Perhaps this is related to another fact about daemons – you can’t make them, they are created, as we are, by the intercourse of parents and the creation of new life. Lyra understands this fact quite well and is able to exploit the foolish grandiosity and ambition of the impostor bear-king by promising to give him a daemon, as if it were a possession he could acquire. Her insightful trick leads to his downfall – it is only the Bear who can inhabit to the full his Bear-nature (Lyra’s great friend Iorek Byrnison) who is fit to be king.
However, not all human beings are aware of the presence of their daemon. We learn how surprised Will’s father was to meet up with his daemon for the first time – to become capable of recognising her after his journey to the North.
‘Can you imagine my astonishment at learning that part of my nature was female, and bird-formed and beautiful?’ he tells Lee Scoresby, the balloonist. Indeed Will is to meet his own daemon towards the end of the third volume, but that does not happen until after the momentous climax of the visit to the underworld in search of Roger, the child Lyra feels she betrayed. To cross into the underworld, she has to leave Pantalaimon behind. This is a mutually excruciating separation with the possibility of never finding each other again, and it exposes Lyra to most terrible discoveries about herself. Without Pantalaimon’s wise counsel, she is carried away by her story-weaving and provokes by her fantastic tales the cruel wrath of the Harpies. What she comes to understand (without either alethiometer or Pantalaimon to help her at this point) is that the stories she could tell to hearten the thousands of dead she encounters are not going to be any use unless they are true.
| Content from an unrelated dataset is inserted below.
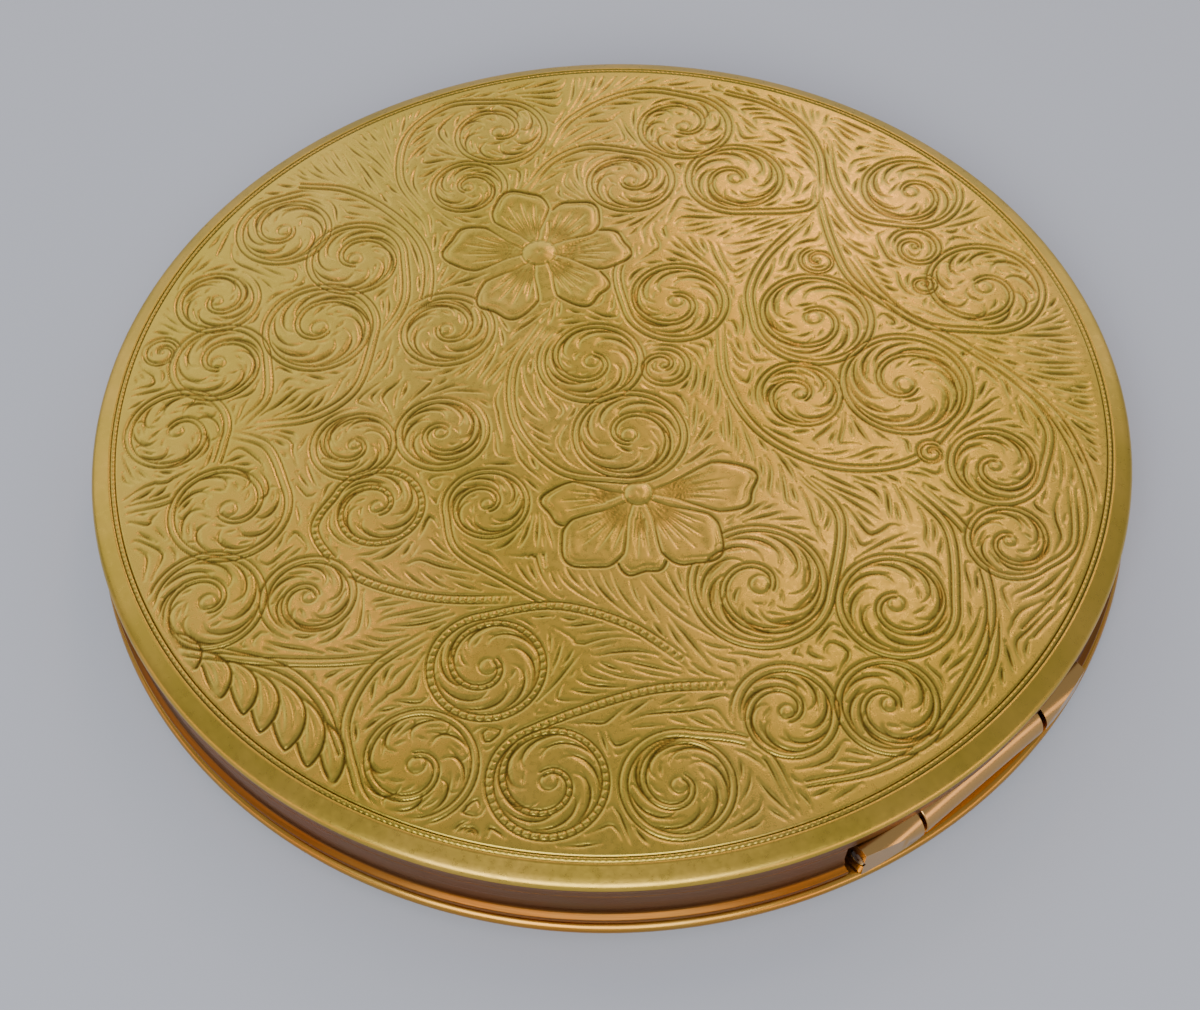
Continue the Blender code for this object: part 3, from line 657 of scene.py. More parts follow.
# ---- materials ------------------------------------------------------------------------------
class Look:
    """A Principled material and short ways to add procedural detail to it."""

    def __init__(self, name, colour, roughness, metallic=1.0, **values):
        self.material = bpy.data.materials.new(name)
        self.material.use_nodes = True
        self.tree = self.material.node_tree
        self.shader = self.tree.nodes["Principled BSDF"]
        self.set("Base Color", (*colour, 1))
        self.set("Roughness", roughness)
        self.set("Metallic", metallic)
        for key, value in values.items():
            self.set(key.replace("_", " "), value)

    def set(self, socket, value):
        self.shader.inputs[socket].default_value = value

    def node(self, kind, **inputs):
        made = self.tree.nodes.new(kind)
        for key, value in inputs.items():
            made.inputs[key.replace("_", " ")].default_value = value
        return made

    def link(self, a, b):
        self.tree.links.new(a, b)

    def place(self, scale=(1, 1, 1)):
        """Object coordinates in millimetres, stretched."""
        coordinates = self.node("ShaderNodeTexCoord")
        mapping = self.node("ShaderNodeMapping")
        mapping.inputs["Scale"].default_value = [v / MM for v in scale]
        self.link(coordinates.outputs["Object"], mapping.inputs["Vector"])
        return mapping.outputs["Vector"]

    def noise(self, vector, scale, detail=4.0, roughness=0.55):
        made = self.node("ShaderNodeTexNoise", Scale=scale, Detail=detail, Roughness=roughness)
        self.link(vector, made.inputs["Vector"])
        return made.outputs["Fac"]

    def ramp(self, value, stops):
        made = self.node("ShaderNodeValToRGB")
        while len(made.color_ramp.elements) < len(stops):
            made.color_ramp.elements.new(0.5)
        for element, (place, colour) in zip(made.color_ramp.elements, stops):
            element.position = place
            element.color = (*colour, 1)
        self.link(value, made.inputs["Fac"])
        return made.outputs["Color"]

    def scale_range(self, value, low, high, new_low, new_high):
        made = self.node("ShaderNodeMapRange")
        for key, number in (("From Min", low), ("From Max", high), ("To Min", new_low),
                ("To Max", new_high)):
            made.inputs[key].default_value = number
        self.link(value, made.inputs["Value"])
        return made.outputs["Result"]

    def mix(self, share, a, b, blend="MIX"):
        made = self.node("ShaderNodeMix")
        made.data_type = "RGBA"
        made.blend_type = blend
        for value, socket in ((share, made.inputs[0]), (a, made.inputs[6]), (b, made.inputs[7])):
            if isinstance(value, (int, float)):
                socket.default_value = value
            elif isinstance(value, tuple):
                socket.default_value = (*value, 1)
            else:
                self.link(value, socket)
        return made.outputs[2]

    def bump(self, height, strength, distance):
        made = self.node("ShaderNodeBump", Strength=strength, Distance=distance * MM)
        self.link(height, made.inputs["Height"])
        previous = self.shader.inputs["Normal"]
        if previous.is_linked:
            self.link(previous.links[0].from_socket, made.inputs["Normal"])
        self.link(made.outputs["Normal"], previous)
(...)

When the stories are true, they can magically enliven and free the burdened spirits of the dead.
Of course this is Pullman’s credo. He speaks of himself as a realist, not a writer of fantasy, and I think this is a well-based claim if we see it as his aspiration to write about psychological reality, and to tell the truth about growing up through his stories. His concept of ‘the republic of heaven’ (his rewriting of Paradise Lost) is that it is constituted by the way we live our lives in the present, because a daemon ‘can only live its full life in the world in which it is born’. That, of course, is why the children cannot stay together at the end of the story, because their full lives have to be lived in the two different real worlds from which they come, worlds that got mixed up because of the disasters brought about by mistaken human ambition. A person in touch with his daemon is at home with himself, and finding the way home is one of the tasks achieved at the conclusion of their adventures.
Margaret Rustin is a child psychotherapist at the Tavistock Clinic, London, and the author (with Michael Rustin) of Narratives of Love and Loss: Studies in Modern Children’s Fiction (Karnac Books) and Mirror to Nature: Drama, Psychoanalysis and Society (Tavistock/Karnac Series, 2002). Michael and Margaret Rustin have written three essays on the volumes of Pullman’s trilogy, published in the Journal of Child Psychotherapy, Vol. 29, nos. 1, 2 and 3, 2003.
* Darkness Visible: Inside the World of Philip Pullman, Nicholas Tucker, Wizard Books 2003, 1 84046 482 8, £6.99 pbk
Northern Lights (0 590 66054 3), The Subtle Knife (0 590 11289 9) and The Amber Spyglass (0 439 99358 X) are published by Scholastic at £6.99 each.